When topsides, we peer over the edge of the boat into clear blue waters and look for the Galapagos sharks which seem to be quite curious about our presence. Six or seven of them are often swimming by, their four-foot-long brown bodies swishing elegantly from tail to head as they seek something from our hull: Handouts? Communion with other species? Hopes for fish sheltering in our shadow? We haven’t seen any other fish species here, despite the islands being a marine reserve. This is a stark contrast from Poor Knights with its teeming life visible from the boat at anchor; perhaps the sharks have eaten everything in sight, and the remaining fish cower among the rocks near shore.

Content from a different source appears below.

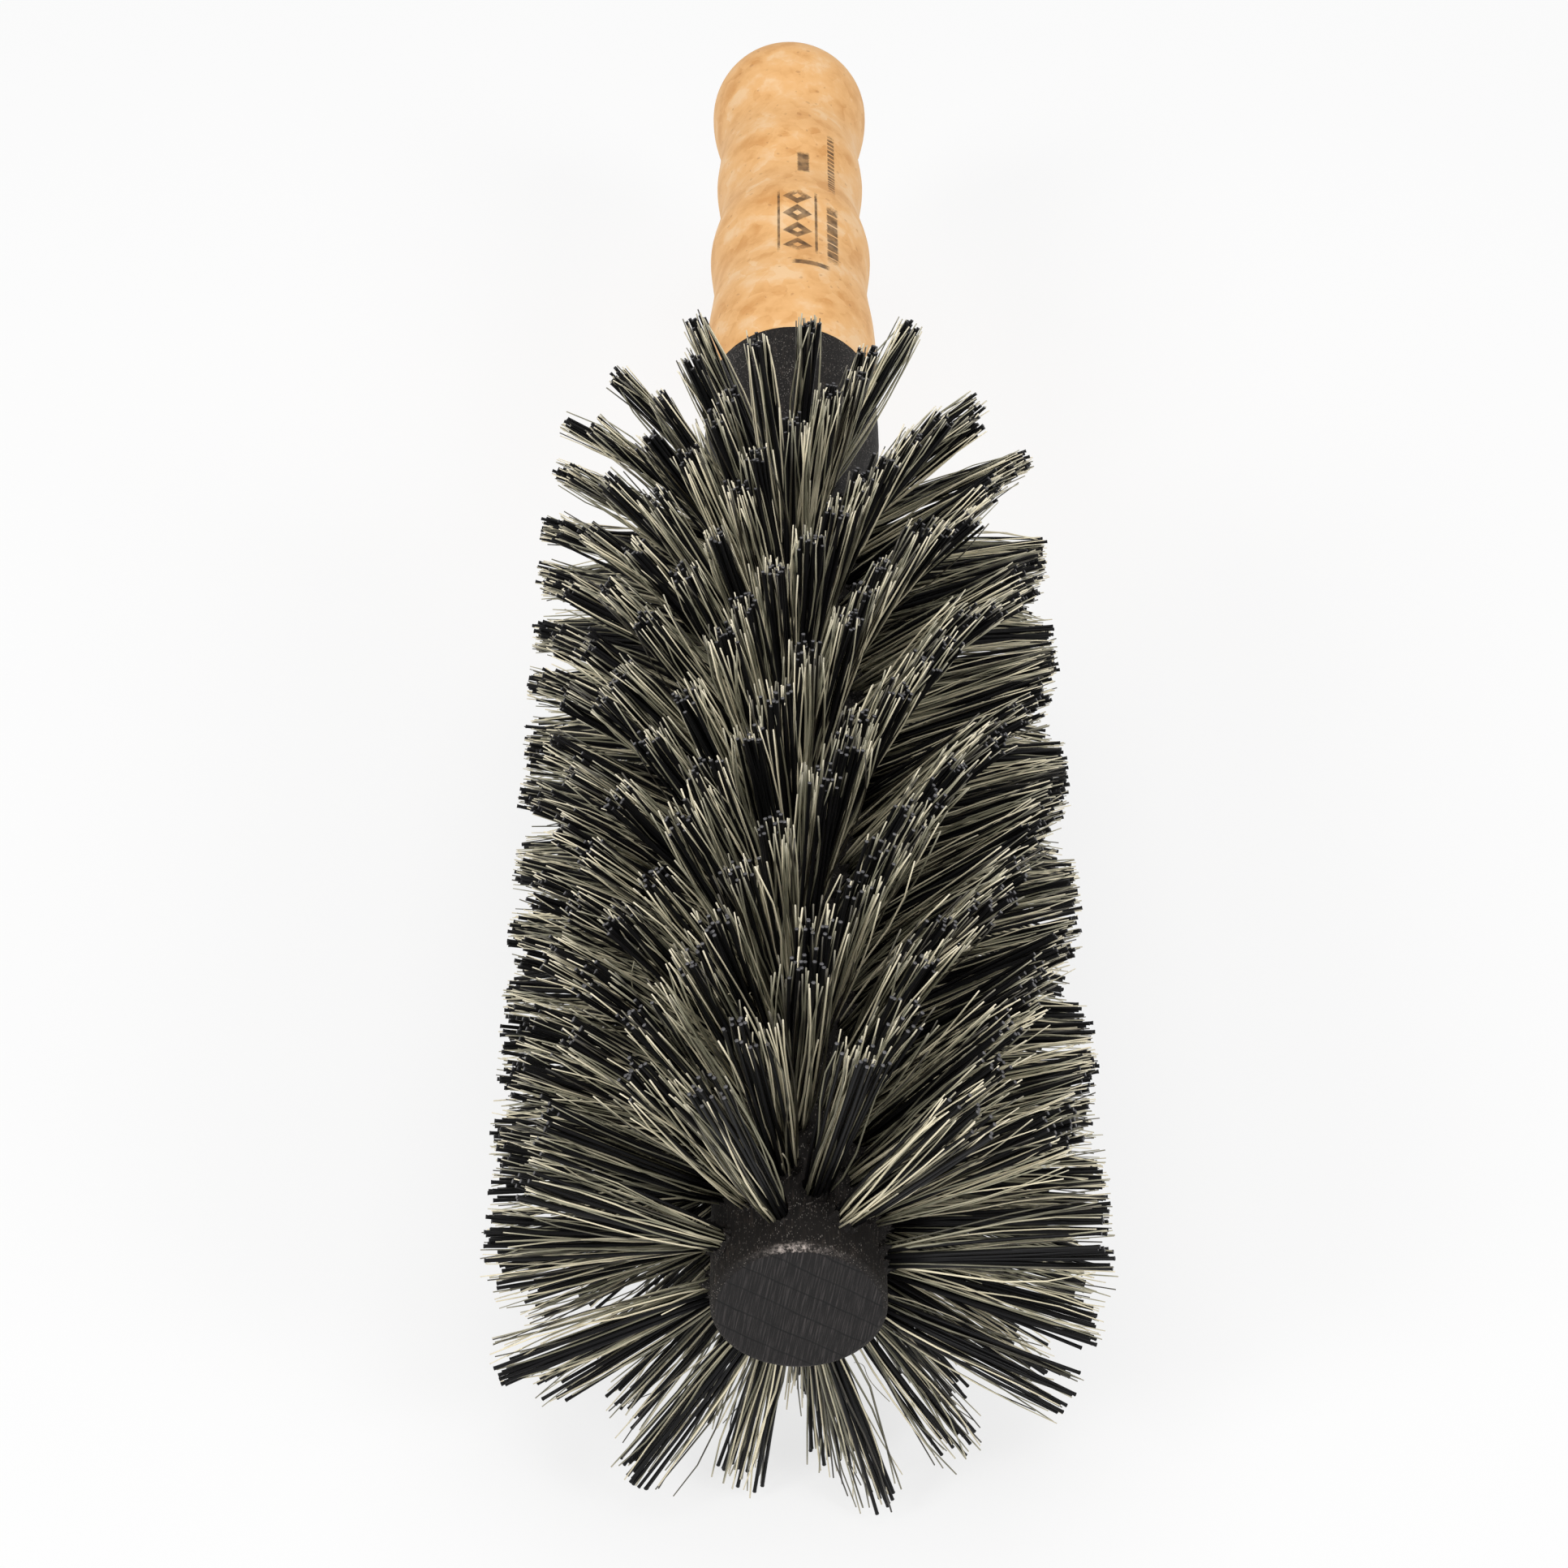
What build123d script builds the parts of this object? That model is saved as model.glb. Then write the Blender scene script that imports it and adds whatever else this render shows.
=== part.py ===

The cold temperatures, the school of sharks, and absence of other beauties have kept us from donning wetsuits and exploring under water.
Unfortunately, there’s no beautiful weather window coming up, but nothing dangerous popping up either. When the southerly winds blow, which should be Friday morn, we’ll need to leave. At that point we’ll hunt and peck for wind, motor when we must and until our fuel runs short, and slowly make our way to Fiji. So we’re safe, ridiculously productive, and yearning for Fiji. Kim
29 degrees 16.75 minutes south and 177 degrees 53.8 minutes west
PS Another night passed before posting this blog. Board games after dinner this time. Now it is noon NZ time on 5/17, and we’re setting off in a southerly breeze. We’ll be hunting and pecking for wind most likely, but so far there’s nothing scary on the horizon. May that continue! 740 miles to go.
2 thoughts on “Twice Foiled”
Yahoo, with full bellies of home made bread and newly spiced lines, may you have sailing winds the rest of the way to Fiji. Much love, nana and Papa
Hey gang. This is cousin Frances. I have so enjoyed following you all across the ocean and now back again! You are the most incredible writers that I feel as if I am in the cabin with you! I can smell the bread! Love to all.